How would that change if you were looking for a product level or a design person. For a designer, would you look at their visual portfolio and that’s it?
With a designer, it’s a little more subjective. You look at their visual portfolio if they have one, and you hope you like it. Even if I don’t like it, I still try to understand how they got their design, which you can do again with Google Docs or over the phone.
You could both look at the portfolio at the same time, pick one of their projects and ask, “Tell me how this came about.” Hopefully they can explain an evolution that shows they took into account users’ needs, did some market research, looked at comparables, and ended up with something. If they have something that’s well-rationalized and well-supported, even if I don’t like it visually, at least that makes sense, and that’s good.

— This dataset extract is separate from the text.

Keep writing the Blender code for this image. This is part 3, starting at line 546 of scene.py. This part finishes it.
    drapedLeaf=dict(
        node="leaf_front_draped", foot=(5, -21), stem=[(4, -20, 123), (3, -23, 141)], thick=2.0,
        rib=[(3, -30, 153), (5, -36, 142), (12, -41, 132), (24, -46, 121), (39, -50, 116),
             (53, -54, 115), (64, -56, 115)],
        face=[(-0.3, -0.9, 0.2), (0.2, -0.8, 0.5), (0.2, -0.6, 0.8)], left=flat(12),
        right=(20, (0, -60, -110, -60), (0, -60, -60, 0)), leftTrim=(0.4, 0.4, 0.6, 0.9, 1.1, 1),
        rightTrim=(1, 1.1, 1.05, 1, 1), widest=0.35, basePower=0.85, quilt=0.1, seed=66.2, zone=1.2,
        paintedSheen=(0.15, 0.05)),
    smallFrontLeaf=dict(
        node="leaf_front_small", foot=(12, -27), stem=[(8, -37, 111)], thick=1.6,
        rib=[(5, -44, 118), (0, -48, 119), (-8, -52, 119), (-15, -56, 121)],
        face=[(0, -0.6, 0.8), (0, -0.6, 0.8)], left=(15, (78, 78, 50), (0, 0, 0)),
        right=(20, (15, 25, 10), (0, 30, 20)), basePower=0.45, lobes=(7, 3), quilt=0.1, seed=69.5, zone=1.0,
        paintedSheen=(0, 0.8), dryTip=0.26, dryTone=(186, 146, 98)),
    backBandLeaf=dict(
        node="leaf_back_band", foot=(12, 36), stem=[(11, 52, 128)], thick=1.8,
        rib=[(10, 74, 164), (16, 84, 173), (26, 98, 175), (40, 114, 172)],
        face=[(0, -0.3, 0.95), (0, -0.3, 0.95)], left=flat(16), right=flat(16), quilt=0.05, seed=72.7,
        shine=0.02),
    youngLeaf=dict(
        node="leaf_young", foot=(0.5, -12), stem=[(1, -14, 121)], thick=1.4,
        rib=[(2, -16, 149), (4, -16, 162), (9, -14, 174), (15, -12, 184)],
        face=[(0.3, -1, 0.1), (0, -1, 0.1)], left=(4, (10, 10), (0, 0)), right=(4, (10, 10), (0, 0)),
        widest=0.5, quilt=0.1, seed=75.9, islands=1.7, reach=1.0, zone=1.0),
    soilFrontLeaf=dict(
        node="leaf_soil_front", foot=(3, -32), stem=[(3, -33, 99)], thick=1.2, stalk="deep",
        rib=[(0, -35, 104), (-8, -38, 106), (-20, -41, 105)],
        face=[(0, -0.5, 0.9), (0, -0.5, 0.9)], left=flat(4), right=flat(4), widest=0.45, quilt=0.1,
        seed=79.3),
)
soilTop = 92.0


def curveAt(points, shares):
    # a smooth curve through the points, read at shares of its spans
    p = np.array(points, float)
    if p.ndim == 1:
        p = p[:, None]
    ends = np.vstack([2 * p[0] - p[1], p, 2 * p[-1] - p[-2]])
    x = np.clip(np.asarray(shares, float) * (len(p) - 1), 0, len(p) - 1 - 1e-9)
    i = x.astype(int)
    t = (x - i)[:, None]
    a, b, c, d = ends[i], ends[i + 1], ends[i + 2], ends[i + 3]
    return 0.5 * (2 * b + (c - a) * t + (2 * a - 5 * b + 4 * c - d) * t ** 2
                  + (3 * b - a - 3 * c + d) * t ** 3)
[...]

One piece of advice for recruiters trying to place folks on engineering teams?
Learn how to code just so you can do the screening more efficiently. And, like everyone says, quality over quantity is true at all levels, even college recruiting. If you talk to executive recruiters, like really high end — “Help-me-find-the-CFO” sort of recruiters — those guys know it’s quality over quantity.
I don’t know why the people who are recruiting at the junior or mid-levels think that it’s a volume business. It’s not. If you give me one awesome perfect candidate that I’m likely to hire every three months for a year, I would love you, Mr. Recruiter, and keep paying you and be happy about it. But they try to scam me with all these people for entry-level jobs, and that sucks. I want you to actually do the filtering and funneling for me in an efficient way.
Yoav Shapira is currently the Vice President of Product Management at Jana, a mobile tech platform founded in 2009 with global customers, including Microsoft, Google, Unilever, P&G, Johnson & Johnson, Nestlé, Danone, and General Mills.